The only problem here is that u (the latitudal coordinate) repeats after it reaches 360 degrees.

?? phi can only be from 0 to 180 deg due to "acos". Are you talking about theta? Perhaps you need to describe the problem better; the picture wasn't that helpful.

Perhaps things can be simplified by:

const float precision = 0.000001;
if (v[0] > precision || v[0] < -precision) 
   theta = atan2(v[2] / v[0]);
else
   theta = 0.;

or similar.

Mike Farrell
Member #248
April 2000
avatar

The problem lies in the conversion from rectangular coordinates to spherical ones.

Since theta wraps around the sphere like latitude lines wrap around the earth, once you pass 360 degrees, you reset to 0. This makes the vertex that converts to a theta of 0 in spherical coordinates, also able to have the value 360. That may not matter for degrees, but when texture mapping, 0 and 1 and definitely two different values.

My desired result is what happens in blender when you turn the mapping mode to spherical instead of flat. I even downloaded the blender source code and used their spherical coordinate function thinking that would fix it. But I still had the EXACT same problem. Which means blender must fix the issue elsewhere but I can't find it in their code.
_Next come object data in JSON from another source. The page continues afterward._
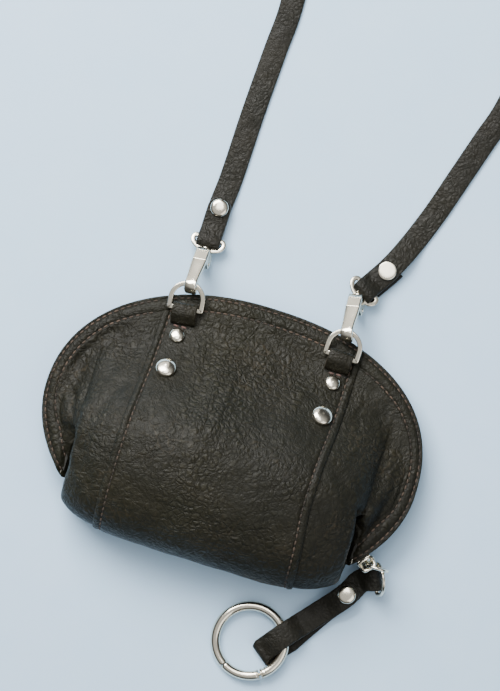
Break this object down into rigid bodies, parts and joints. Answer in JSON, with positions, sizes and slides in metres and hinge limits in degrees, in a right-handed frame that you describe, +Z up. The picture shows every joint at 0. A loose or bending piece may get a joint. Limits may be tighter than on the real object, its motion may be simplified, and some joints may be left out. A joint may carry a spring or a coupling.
{
  "type": "pouch bag",
  "caption": "Soft leather clutch pouch with a curved zip, boxed pleated base, long carry strap on two trigger clasps and a short zip leash with a spring-gate ring.",
  "frame": {"origin": "on the surface that the bag lies on, under the middle of the pouch between its two rounded ends", "axes": "+X along the zip towards the slider's end, +Y from the pouch towards the strap's loop, +Z up out of the surface"},
  "size_m": [0.1898, 0.6215, 0.0419],
  "materials": {
    "leather": "soft pebbled dark olive leather with a satin sheen",
    "tab_leather": "smooth dark olive leather",
    "strap_leather": "smooth satin dark grey leather with painted edges",
    "tape": "woven black-olive zip tape",
    "teeth": "small dark nickel zip teeth",
    "nickel": "polished pale nickel"
  },
  "bodies": {
    "bag": {"centre_panel": "leather", "side_panel_left": "leather", "side_panel_right": "leather", "tab_left": "tab_leather", "tab_right": "tab_leather", "strap": "strap_leather", "leash_strap": "strap_leather", "zip_tape_front": "tape", "zip_tape_back": "tape", "zip_chain": "teeth", "zip_slider": "nickel", "puller_ring": "nickel", "d_ring_left": "nickel", "d_ring_right": "nickel", "stud_small_left": "nickel", "stud_small_right": "nickel", "stud_large_left": "nickel", "stud_large_right": "nickel", "clasp_body_left": "nickel", "clasp_body_right": "nickel", "clasp_eye_left": "nickel", "clasp_eye_right": "nickel", "strap_rivet_left": "nickel", "strap_rivet_right": "nickel", "leash_rivet": "nickel", "leash_d_ring": "nickel", "key_ring": "nickel"},
    "lever_left": {"clasp_lever_left": "nickel"},
    "lever_right": {"clasp_lever_right": "nickel"},
    "gate": {"key_ring_gate": "nickel"}
  },
  "joints": [
    {"name": "lever_left_press", "type": "hinge", "parent": "bag", "child": "lever_left", "pos_m": [-0.03487, 0.07026, 0.00662], "axis": [-0.97, -0.0995, -0.2219], "range_deg": [0, 18], "stiffness_Nm_per_rad": 0.02},
    {"name": "lever_right_press", "type": "hinge", "parent": "bag", "child": "lever_right", "pos_m": [0.03618, 0.07034, 0.00683], "axis": [-0.9471, -0.2004, -0.2506], "range_deg": [0, 18], "stiffness_Nm_per_rad": 0.02},
    {"name": "gate_swing", "type": "hinge", "parent": "bag", "child": "gate", "pos_m": [0.04461, -0.09468, 0.00332], "axis": [0.0602, 0.031, -0.9977], "range_deg": [0, 18], "stiffness_Nm_per_rad": 0.02}
  ]
}
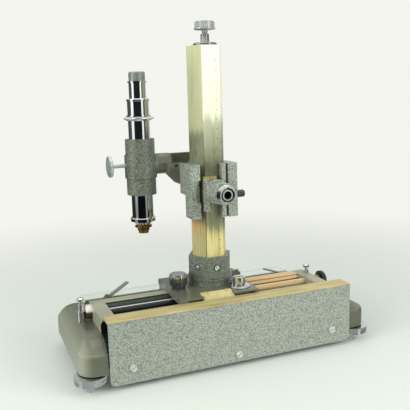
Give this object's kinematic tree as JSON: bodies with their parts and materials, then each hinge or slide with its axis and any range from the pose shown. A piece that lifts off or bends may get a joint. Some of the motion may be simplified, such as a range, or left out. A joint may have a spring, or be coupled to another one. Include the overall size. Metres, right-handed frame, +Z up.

In other words, acos is necessary because of the nature of the problem.

Here's blenders code, it pretty much does the same thing my above algorithm does (and doesn't fix my problem still)

1/*from blender source code *********/
2static float saacos(float fac)
3{
4 if(fac<= -1.0f) return (float)M_PI;
5 else if(fac>=1.0f) return 0.0;
6 else return (float)acos(fac);
7}
8 
9static void spheremap(float x, float y, float z, float &u, float &v)
10{
11 float len;
12
13 len = sqrt(x*x+y*y+z*z);
14 if(len>0.0)
15 {
16 if(x==0.0 && y==0.0) u = 0.0; /* othwise domain error */
17 else u = (1.0 - atan2(x,y)/M_PI )/2.0;
18
19 z/=len;
20 v = 1.0- saacos(z)/M_PI;
21 }
22}
23/******************************/

Plucky
Member #1,346
May 2001
avatar

Have you checked to see if 'u' is ever > 1.0?

Perhaps the problem is in your vertices? Overlapping points? And that the blender code has no need to fix "the problem" to begin with.

Mike Farrell
Member #248
April 2000
avatar

I've checked the sphere vertex code many times over, the vertices are fine. If I do a flat method of texture mapping, it comes out ok.

Plucky
Member #1,346
May 2001
avatar

I understand the problem now. You want the u coordinates for the problem area to be say 0.95 --> 1.0, instead you're getting 0.95 --> 0.0 . Well, one way is to add another meridian of vertices that overlap the "starting points" where u=0, and set those texture coordinates to be u=1, instead.

Mike Farrell
Member #248
April 2000
avatar

I'm gonna try something else I think. Since the vertices are stored at the polygon level and not the vertex level, I'm going to essentially store the two sets of polygons that own the pole vertices: the ones with an angle increasing (start of the pole), and the ones with the angle decreasing (at the end of the pole) and that will be may way to determine whether I should use 0.0 or 1.0.